Objective — From the listing below, select every line where the word "that" appears.

======

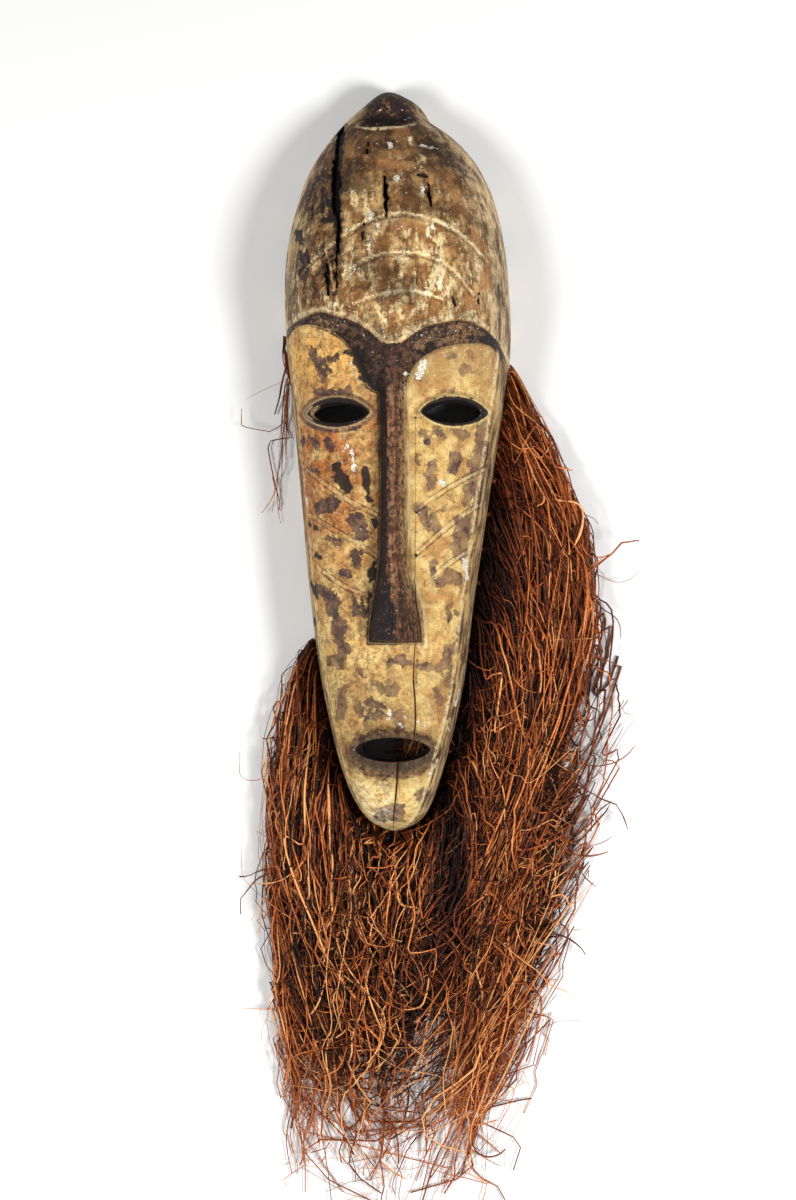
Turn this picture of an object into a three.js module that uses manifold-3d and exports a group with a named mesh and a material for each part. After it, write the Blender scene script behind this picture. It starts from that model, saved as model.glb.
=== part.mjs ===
// A tall carved mask in the Fang manner, hollowed from one block of light wood, with bunches of
// raffia knotted through holes along its back edge. The forehead is a high dome that ends in a
// small knob, two arched brows run down into one long nose, and the eyes and mouth are cut through.
// It lies on its open back: +Z points out of the face, +Y to the crown and +X to the viewer's right.
// The origin is on the flat back edge at the crown, in the middle of the wall. Units are millimetres.

import * as THREE from "three";
import { mergeVertices } from "three/addons/utils/BufferGeometryUtils.js";
import Module from "manifold-3d";

const wasm = await Module();
wasm.setup();

// The carved block
const CROWN_Y = 15;
const CHIN_Y = -662;
const CROWN_WALL = 20;
const WALL = 13;
const FACE_WALL = 15;

// The nose, a ridge with a squared end
const NOSE_END_Y = -485;
const NOSE_END_SLOPE = 12;

// The raffia: the holes are drilled along the back edge, and one bunch is knotted through each
const HOLE_RADIUS = 3.2;
const HOLE_HEIGHT = 12;
const NECK_RADIUS = 2.5;
const KNOT_RADIUS = 3.8;
const FIRST_HOLE_Y = -232;
const LAST_HOLE_Y = -482;
const RIGHT_BUNCHES = 9;
const CHIN_BUNCHES = 7;
const LEFT_BUNCHES = 5;
const BUNCH_GAP = 0.5;

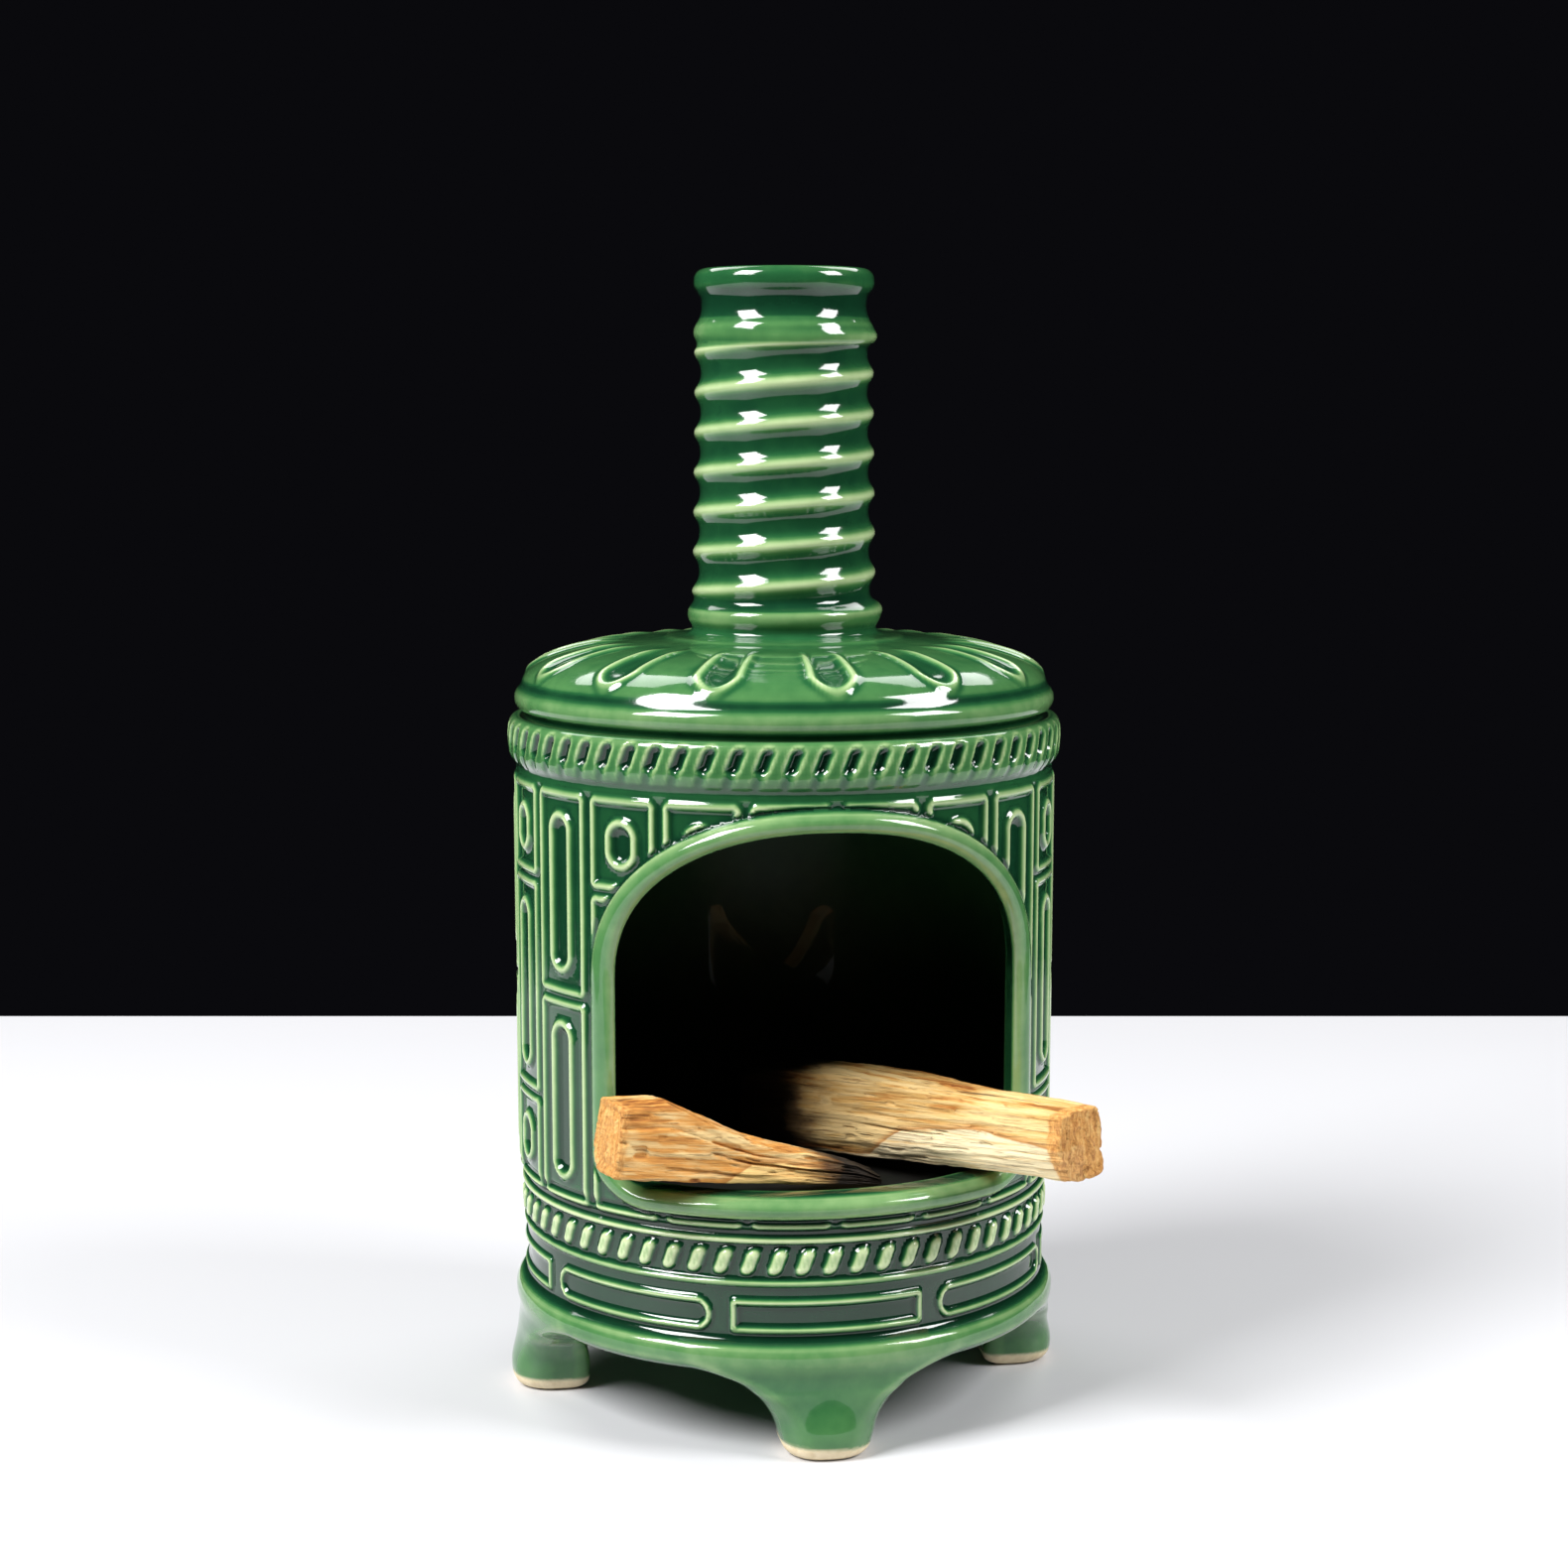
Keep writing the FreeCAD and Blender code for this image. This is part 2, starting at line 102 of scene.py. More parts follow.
WALL = Curve([
    (12.0, 40.7), (13.2, 41.4), (14.4, 42.0), (15.6, 42.1), (16.8, 41.7), (17.6, 40.5), (18.2, 40.2),
    (33.6, 40.3), (35.8, 40.6), (36.4, 41.0), (95.5, 41.1), (96.4, 41.35), (97.6, 41.3), (98.4, 41.5),
    (103.6, 41.5), (104.8, 41.5),
], softness=0.28)
COLLAR = Curve([
    (97.6, 0.0), (98.4, 0.55), (99.4, 0.95), (102.0, 1.1), (103.7, 0.95), (104.8, 0.35),
])

# the level that a recess is measured from, where the glaze would be thin
ENVELOPE = Curve([
    (12.0, 41.4), (15.6, 42.1), (17.5, 41.4), (19.0, 40.9), (33.0, 41.0), (36.4, 41.5), (95.5, 41.5),
    (96.4, 41.5), (97.6, 41.6), (98.8, 42.4), (102.0, 42.6), (104.0, 42.4), (104.8, 41.9),
])

MOUTH_HALF_WIDTH = 29.5
MOUTH_BOTTOM = 39.4
MOUTH_SPRING = 69.0
MOUTH_TOP = 91.6
MOUTH_CORNER = 4.0
MOUTH_FULLNESS = 2.3
FRAME_WIDTH = 3.6
FRAME_RADIUS = 41.2
FRAME_PROUD = 1.9
FAR_FROM_MOUTH = 60.0

COLUMN_PITCH = 18.0
COLUMN_START = 10.1
PANEL_HALF_WIDTH = 5.35
RING_HALF_WIDTH = 2.35
RING_MARGIN = 3.1
RING_RAISED = 1.1
RING_SUNK = 0.3
LINE_HALF_WIDTH = 1.12
LINE_HEIGHT = 0.62
WALL_RADIUS = 41.5
COLLAR_RADIUS = 42.0
TWO_LONG = [(34.9, 64.2), (66.1, 95.4)]
SHORT_LONG_SHORT = [(34.9, 47.7), (49.6, 80.9), (82.8, 95.4)]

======

Reply to the exercise —
Turn this picture of an object into a three.js module that uses manifold-3d and exports a group with a named mesh and a material for each part. After it, write the Blender scene script behind this picture. It starts from that model, saved as model.glb.
// raffia knotted through holes along its back edge. The forehead is a high dome that ends in a
# the level that a recess is measured from, where the glaze would be thin